[What the task requires] Exactly repeat the lines starting at the one that holds "label_draft = face_draft" and ending at the one that holds "from the floor.". Both end lines count; leave out everything else.

** Start of The input **

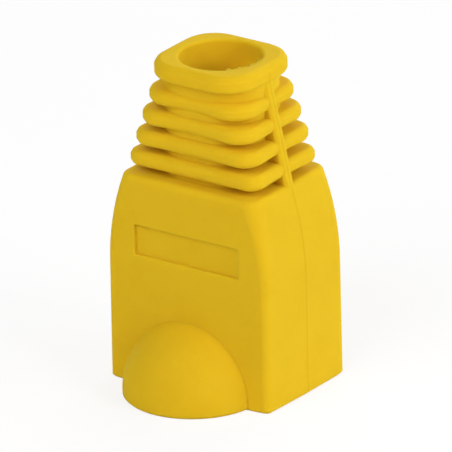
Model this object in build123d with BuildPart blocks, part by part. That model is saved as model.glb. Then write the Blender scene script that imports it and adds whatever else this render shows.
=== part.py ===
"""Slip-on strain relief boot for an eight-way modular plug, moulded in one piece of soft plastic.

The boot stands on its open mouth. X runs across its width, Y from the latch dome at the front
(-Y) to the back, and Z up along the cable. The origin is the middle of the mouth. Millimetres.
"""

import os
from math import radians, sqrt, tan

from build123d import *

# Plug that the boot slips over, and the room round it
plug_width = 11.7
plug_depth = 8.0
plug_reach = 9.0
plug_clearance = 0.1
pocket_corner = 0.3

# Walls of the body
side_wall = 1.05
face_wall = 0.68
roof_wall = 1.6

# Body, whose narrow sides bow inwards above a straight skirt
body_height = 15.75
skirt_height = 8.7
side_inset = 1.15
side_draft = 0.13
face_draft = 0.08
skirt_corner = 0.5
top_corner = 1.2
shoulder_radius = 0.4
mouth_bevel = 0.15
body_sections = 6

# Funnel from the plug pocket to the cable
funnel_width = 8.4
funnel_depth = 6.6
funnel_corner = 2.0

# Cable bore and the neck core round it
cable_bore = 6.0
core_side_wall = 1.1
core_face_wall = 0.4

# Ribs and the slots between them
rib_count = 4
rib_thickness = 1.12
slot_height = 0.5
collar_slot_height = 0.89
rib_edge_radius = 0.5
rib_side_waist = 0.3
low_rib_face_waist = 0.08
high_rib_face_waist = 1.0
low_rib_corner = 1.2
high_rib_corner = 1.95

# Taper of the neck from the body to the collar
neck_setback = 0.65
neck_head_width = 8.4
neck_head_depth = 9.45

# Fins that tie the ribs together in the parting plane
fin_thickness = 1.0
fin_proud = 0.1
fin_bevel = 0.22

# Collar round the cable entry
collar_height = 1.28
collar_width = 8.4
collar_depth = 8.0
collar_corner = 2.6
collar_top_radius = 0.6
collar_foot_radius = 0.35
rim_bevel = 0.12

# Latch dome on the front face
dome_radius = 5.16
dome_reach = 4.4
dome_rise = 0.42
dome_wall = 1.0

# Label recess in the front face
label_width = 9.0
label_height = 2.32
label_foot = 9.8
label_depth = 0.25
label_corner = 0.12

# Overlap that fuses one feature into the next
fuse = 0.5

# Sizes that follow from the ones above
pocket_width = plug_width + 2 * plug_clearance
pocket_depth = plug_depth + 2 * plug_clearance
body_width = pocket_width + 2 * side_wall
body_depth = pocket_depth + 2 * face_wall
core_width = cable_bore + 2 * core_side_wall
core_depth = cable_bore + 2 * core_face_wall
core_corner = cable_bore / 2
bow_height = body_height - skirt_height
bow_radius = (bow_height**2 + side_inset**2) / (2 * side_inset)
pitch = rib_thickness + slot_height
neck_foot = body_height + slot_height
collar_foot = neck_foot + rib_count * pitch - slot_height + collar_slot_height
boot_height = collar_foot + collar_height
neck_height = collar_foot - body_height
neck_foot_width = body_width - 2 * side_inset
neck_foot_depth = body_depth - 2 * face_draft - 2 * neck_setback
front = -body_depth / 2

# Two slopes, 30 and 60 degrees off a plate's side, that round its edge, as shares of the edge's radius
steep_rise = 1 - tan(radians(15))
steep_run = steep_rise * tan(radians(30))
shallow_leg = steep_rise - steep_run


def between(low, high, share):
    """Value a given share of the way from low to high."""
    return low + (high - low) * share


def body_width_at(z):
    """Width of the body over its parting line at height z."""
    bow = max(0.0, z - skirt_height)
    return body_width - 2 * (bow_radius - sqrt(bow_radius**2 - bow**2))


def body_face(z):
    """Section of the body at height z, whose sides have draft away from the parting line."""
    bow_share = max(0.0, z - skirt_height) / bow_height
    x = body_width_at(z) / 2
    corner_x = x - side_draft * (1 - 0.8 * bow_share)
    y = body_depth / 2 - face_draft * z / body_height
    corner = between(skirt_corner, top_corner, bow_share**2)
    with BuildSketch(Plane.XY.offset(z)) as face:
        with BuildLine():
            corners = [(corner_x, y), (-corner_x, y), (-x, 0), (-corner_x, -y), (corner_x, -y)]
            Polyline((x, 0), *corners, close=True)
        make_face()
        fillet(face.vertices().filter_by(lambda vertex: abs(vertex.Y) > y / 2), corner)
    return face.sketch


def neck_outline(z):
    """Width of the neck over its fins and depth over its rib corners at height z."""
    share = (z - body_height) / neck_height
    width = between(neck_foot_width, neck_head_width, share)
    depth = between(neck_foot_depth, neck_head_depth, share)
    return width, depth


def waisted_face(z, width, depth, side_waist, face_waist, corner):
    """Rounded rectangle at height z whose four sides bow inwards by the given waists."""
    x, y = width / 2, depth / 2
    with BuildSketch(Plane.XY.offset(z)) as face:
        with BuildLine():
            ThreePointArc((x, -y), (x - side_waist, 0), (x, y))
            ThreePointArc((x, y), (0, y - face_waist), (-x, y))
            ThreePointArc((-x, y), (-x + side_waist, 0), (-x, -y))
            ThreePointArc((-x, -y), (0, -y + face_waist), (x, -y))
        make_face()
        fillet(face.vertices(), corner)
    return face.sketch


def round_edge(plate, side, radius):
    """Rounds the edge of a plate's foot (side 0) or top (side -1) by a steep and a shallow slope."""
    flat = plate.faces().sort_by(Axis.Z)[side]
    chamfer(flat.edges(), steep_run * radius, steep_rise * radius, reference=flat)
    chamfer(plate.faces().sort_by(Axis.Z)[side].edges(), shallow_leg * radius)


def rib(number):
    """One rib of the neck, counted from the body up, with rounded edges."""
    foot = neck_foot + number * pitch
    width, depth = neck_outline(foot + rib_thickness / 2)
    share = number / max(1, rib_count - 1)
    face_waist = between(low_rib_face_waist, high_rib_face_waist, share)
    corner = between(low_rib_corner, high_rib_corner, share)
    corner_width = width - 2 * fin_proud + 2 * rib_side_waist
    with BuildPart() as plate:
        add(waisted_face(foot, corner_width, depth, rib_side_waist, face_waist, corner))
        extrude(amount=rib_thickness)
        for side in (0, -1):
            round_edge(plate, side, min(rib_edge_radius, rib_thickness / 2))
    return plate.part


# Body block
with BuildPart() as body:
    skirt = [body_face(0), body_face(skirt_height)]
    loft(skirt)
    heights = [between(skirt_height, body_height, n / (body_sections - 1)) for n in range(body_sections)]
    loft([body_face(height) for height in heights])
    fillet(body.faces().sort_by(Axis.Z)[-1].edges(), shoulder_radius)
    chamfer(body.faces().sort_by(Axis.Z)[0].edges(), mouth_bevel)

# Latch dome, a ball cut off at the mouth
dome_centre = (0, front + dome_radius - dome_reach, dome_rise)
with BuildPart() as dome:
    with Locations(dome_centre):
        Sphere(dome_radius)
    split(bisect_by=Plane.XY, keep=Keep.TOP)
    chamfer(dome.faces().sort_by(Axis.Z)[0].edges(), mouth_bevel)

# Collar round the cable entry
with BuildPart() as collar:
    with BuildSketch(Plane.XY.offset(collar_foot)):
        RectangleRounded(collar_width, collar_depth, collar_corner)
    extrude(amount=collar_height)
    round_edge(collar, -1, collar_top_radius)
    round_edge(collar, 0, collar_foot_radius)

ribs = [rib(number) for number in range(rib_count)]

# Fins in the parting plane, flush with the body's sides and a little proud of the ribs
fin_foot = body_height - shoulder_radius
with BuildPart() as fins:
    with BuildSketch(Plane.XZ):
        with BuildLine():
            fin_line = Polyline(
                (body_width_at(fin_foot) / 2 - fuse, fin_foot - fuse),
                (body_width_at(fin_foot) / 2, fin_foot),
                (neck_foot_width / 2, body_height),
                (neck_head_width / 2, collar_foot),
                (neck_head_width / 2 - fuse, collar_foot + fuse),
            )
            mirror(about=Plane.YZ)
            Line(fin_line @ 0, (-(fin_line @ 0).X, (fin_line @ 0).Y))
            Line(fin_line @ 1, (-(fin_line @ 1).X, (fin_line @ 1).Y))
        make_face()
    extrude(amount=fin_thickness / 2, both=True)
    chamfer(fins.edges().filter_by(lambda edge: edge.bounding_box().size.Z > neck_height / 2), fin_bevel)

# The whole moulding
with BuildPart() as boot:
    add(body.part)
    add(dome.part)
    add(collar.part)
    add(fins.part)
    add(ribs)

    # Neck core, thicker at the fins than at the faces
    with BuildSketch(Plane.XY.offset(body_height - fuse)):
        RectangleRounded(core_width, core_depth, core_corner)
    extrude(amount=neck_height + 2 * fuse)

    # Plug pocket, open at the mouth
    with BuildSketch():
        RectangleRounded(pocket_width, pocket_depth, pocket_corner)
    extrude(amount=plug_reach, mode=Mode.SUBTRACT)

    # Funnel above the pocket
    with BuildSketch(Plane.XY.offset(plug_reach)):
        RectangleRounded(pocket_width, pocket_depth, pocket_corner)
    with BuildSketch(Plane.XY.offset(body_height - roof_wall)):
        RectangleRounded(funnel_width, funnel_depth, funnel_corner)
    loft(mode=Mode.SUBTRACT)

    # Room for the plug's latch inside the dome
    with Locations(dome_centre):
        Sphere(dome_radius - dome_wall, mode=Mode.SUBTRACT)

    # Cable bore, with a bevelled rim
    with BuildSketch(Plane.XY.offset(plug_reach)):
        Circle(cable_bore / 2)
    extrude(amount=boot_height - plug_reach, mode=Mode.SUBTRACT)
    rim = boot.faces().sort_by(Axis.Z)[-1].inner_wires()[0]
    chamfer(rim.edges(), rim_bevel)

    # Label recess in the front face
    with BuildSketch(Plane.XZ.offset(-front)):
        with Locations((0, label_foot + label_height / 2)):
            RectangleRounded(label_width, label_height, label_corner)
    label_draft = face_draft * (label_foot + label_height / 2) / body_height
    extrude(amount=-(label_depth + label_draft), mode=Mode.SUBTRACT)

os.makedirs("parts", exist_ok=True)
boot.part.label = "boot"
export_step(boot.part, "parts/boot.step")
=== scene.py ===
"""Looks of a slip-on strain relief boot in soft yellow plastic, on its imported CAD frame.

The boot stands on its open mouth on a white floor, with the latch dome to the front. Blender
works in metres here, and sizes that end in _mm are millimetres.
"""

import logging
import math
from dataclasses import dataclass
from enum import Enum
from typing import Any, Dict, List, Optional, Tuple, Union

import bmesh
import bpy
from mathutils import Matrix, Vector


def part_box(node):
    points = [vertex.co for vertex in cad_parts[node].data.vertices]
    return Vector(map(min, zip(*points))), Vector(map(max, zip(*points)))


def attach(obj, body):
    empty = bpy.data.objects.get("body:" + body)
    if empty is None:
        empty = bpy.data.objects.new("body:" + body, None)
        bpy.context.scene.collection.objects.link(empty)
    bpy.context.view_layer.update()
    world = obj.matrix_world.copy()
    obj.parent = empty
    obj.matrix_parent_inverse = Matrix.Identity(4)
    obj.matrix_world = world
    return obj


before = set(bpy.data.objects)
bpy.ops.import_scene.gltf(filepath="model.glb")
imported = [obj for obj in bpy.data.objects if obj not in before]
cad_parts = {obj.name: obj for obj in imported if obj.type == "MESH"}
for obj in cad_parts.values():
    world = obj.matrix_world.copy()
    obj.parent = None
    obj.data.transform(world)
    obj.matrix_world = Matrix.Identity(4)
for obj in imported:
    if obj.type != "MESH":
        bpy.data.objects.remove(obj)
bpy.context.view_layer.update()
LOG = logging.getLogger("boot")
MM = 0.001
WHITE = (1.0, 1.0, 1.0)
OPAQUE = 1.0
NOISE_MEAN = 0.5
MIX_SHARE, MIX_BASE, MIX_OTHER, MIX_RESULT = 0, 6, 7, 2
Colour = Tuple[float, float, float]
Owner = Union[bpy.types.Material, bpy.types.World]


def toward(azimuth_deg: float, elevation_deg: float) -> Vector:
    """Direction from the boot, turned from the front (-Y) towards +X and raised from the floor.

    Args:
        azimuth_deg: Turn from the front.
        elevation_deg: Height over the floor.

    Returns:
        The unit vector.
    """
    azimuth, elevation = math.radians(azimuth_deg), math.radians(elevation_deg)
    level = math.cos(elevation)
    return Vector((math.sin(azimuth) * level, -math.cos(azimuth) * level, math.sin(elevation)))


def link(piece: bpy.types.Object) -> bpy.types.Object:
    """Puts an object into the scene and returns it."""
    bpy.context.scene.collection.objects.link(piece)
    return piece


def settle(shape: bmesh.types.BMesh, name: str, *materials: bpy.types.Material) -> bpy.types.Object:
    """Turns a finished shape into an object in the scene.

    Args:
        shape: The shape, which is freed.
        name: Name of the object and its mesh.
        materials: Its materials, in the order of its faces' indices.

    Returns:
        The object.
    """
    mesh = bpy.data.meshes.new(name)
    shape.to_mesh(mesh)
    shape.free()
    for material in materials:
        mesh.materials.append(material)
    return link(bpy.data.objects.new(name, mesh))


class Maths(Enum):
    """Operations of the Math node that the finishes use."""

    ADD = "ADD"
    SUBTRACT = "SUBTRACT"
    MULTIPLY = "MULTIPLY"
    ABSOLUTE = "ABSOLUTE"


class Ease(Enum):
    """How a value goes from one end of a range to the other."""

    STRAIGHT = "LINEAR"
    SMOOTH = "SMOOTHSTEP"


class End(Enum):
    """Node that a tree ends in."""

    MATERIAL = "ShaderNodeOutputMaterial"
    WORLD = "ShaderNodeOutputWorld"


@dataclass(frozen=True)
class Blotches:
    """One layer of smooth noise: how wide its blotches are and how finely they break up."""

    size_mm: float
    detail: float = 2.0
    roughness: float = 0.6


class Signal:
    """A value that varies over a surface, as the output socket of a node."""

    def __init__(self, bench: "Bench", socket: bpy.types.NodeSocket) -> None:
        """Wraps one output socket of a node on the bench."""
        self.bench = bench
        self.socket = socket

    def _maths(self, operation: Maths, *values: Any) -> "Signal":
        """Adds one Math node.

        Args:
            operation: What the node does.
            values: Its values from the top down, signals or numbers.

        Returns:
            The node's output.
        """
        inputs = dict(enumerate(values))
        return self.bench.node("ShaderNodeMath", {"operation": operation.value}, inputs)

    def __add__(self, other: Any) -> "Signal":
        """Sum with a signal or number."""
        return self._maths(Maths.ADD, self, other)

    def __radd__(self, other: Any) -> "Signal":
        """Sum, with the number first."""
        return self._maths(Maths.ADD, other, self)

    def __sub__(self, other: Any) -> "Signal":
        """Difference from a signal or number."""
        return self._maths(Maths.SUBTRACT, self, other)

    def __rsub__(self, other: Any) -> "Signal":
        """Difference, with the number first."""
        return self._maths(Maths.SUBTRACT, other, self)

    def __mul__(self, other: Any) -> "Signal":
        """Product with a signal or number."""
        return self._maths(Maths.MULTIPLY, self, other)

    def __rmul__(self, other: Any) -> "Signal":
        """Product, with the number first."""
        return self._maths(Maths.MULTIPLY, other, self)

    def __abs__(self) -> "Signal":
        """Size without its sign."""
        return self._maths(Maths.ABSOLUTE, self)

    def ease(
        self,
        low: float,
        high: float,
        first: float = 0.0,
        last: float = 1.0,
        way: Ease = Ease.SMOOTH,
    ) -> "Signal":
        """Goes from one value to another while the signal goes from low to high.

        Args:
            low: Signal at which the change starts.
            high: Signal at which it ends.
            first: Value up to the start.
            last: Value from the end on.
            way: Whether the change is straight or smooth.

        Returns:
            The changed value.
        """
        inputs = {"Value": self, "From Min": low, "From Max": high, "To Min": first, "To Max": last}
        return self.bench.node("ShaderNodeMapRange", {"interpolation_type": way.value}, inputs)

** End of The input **
** Start of The input **

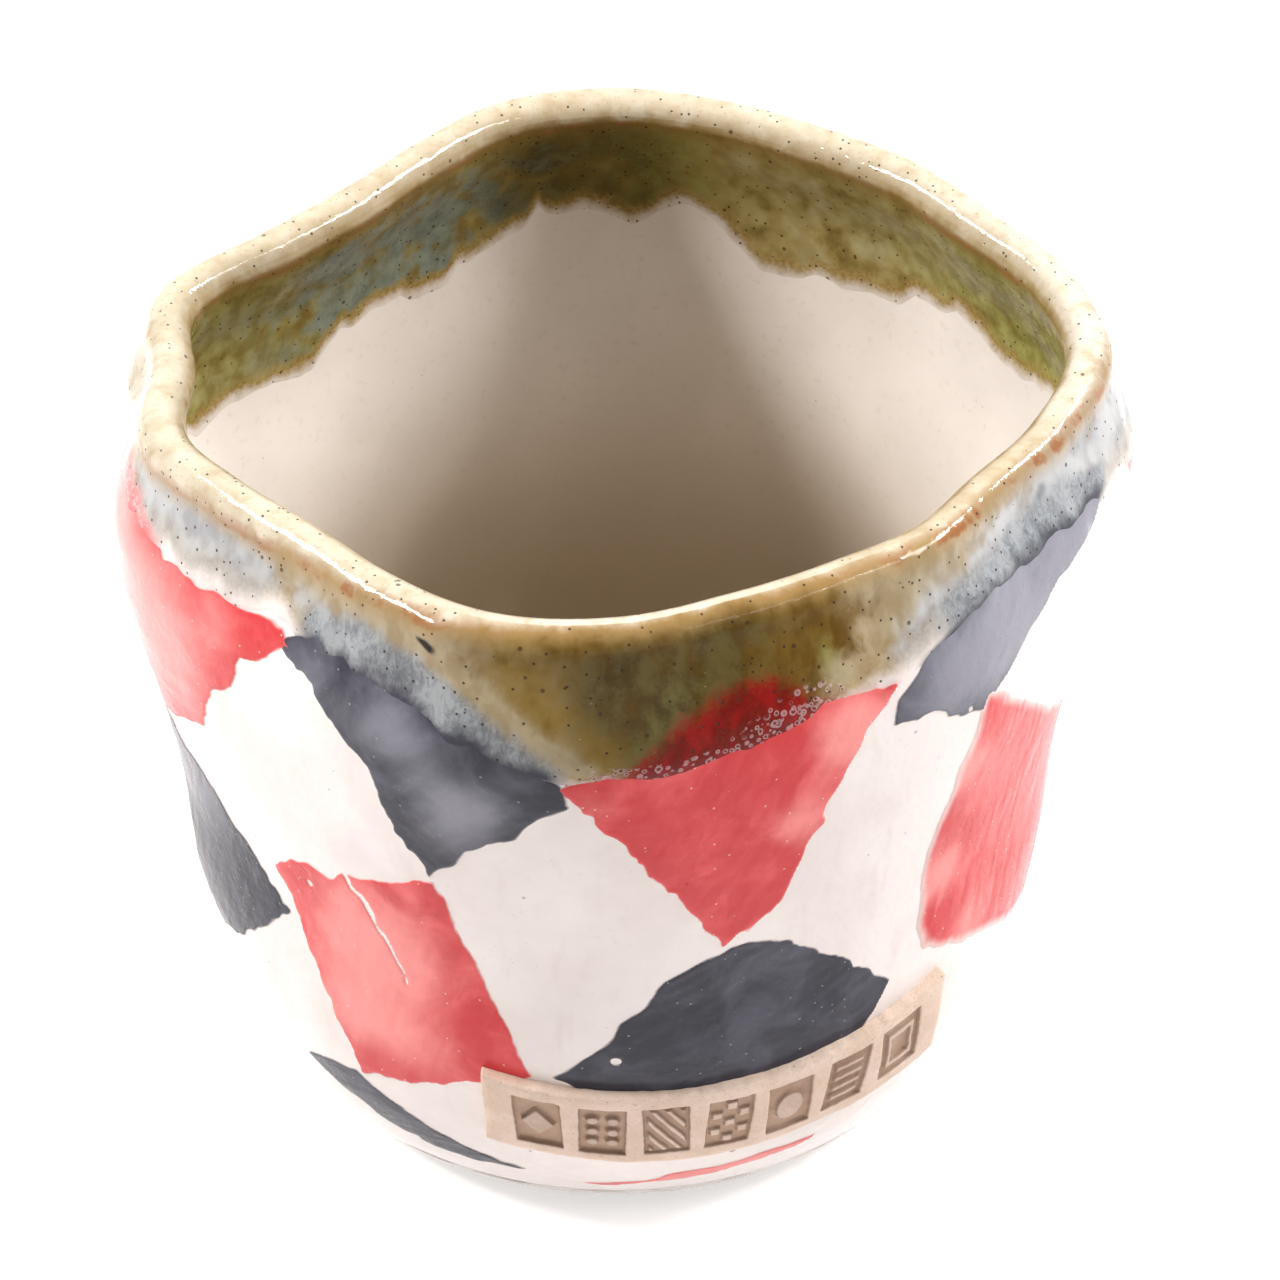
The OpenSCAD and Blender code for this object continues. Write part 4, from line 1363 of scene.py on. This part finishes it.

** End of The input **
** Start of The input **

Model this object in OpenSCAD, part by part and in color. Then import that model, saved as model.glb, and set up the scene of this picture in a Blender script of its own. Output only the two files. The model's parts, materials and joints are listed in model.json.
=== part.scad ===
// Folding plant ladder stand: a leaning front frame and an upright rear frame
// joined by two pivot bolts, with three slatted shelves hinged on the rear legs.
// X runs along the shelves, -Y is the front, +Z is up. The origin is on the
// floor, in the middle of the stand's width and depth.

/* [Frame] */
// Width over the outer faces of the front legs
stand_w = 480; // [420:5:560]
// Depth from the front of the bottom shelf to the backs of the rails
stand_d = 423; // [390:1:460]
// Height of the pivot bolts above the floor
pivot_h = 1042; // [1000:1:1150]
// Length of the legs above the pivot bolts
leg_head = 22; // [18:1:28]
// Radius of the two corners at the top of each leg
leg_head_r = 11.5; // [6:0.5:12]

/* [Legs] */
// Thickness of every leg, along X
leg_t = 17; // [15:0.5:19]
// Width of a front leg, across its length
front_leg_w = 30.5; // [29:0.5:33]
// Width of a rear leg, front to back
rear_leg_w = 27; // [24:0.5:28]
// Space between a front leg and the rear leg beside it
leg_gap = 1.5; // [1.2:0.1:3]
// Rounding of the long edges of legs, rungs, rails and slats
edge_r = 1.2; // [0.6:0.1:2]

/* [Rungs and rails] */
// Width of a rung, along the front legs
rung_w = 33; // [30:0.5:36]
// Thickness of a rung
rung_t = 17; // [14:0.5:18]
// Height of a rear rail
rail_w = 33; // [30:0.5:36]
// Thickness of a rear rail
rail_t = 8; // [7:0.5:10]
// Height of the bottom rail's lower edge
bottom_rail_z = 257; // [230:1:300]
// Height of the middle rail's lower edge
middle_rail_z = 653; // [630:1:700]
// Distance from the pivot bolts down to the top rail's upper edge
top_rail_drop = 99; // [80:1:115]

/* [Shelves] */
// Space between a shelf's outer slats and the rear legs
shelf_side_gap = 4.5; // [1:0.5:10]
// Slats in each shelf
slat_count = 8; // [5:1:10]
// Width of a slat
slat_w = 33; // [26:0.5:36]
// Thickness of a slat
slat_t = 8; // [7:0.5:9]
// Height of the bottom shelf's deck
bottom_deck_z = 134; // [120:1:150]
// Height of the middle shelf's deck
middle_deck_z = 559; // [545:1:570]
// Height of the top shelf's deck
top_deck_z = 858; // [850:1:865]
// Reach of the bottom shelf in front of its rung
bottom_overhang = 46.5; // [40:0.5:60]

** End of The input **

[Final answer]
    label_draft = face_draft * (label_foot + label_height / 2) / body_height
    extrude(amount=-(label_depth + label_draft), mode=Mode.SUBTRACT)

os.makedirs("parts", exist_ok=True)
boot.part.label = "boot"
export_step(boot.part, "parts/boot.step")
=== scene.py ===
"""Looks of a slip-on strain relief boot in soft yellow plastic, on its imported CAD frame.

The boot stands on its open mouth on a white floor, with the latch dome to the front. Blender
works in metres here, and sizes that end in _mm are millimetres.
"""

import logging
import math
from dataclasses import dataclass
from enum import Enum
from typing import Any, Dict, List, Optional, Tuple, Union

import bmesh
import bpy
from mathutils import Matrix, Vector


def part_box(node):
    points = [vertex.co for vertex in cad_parts[node].data.vertices]
    return Vector(map(min, zip(*points))), Vector(map(max, zip(*points)))


def attach(obj, body):
    empty = bpy.data.objects.get("body:" + body)
    if empty is None:
        empty = bpy.data.objects.new("body:" + body, None)
        bpy.context.scene.collection.objects.link(empty)
    bpy.context.view_layer.update()
    world = obj.matrix_world.copy()
    obj.parent = empty
    obj.matrix_parent_inverse = Matrix.Identity(4)
    obj.matrix_world = world
    return obj


before = set(bpy.data.objects)
bpy.ops.import_scene.gltf(filepath="model.glb")
imported = [obj for obj in bpy.data.objects if obj not in before]
cad_parts = {obj.name: obj for obj in imported if obj.type == "MESH"}
for obj in cad_parts.values():
    world = obj.matrix_world.copy()
    obj.parent = None
    obj.data.transform(world)
    obj.matrix_world = Matrix.Identity(4)
for obj in imported:
    if obj.type != "MESH":
        bpy.data.objects.remove(obj)
bpy.context.view_layer.update()
LOG = logging.getLogger("boot")
MM = 0.001
WHITE = (1.0, 1.0, 1.0)
OPAQUE = 1.0
NOISE_MEAN = 0.5
MIX_SHARE, MIX_BASE, MIX_OTHER, MIX_RESULT = 0, 6, 7, 2
Colour = Tuple[float, float, float]
Owner = Union[bpy.types.Material, bpy.types.World]


def toward(azimuth_deg: float, elevation_deg: float) -> Vector:
    """Direction from the boot, turned from the front (-Y) towards +X and raised from the floor.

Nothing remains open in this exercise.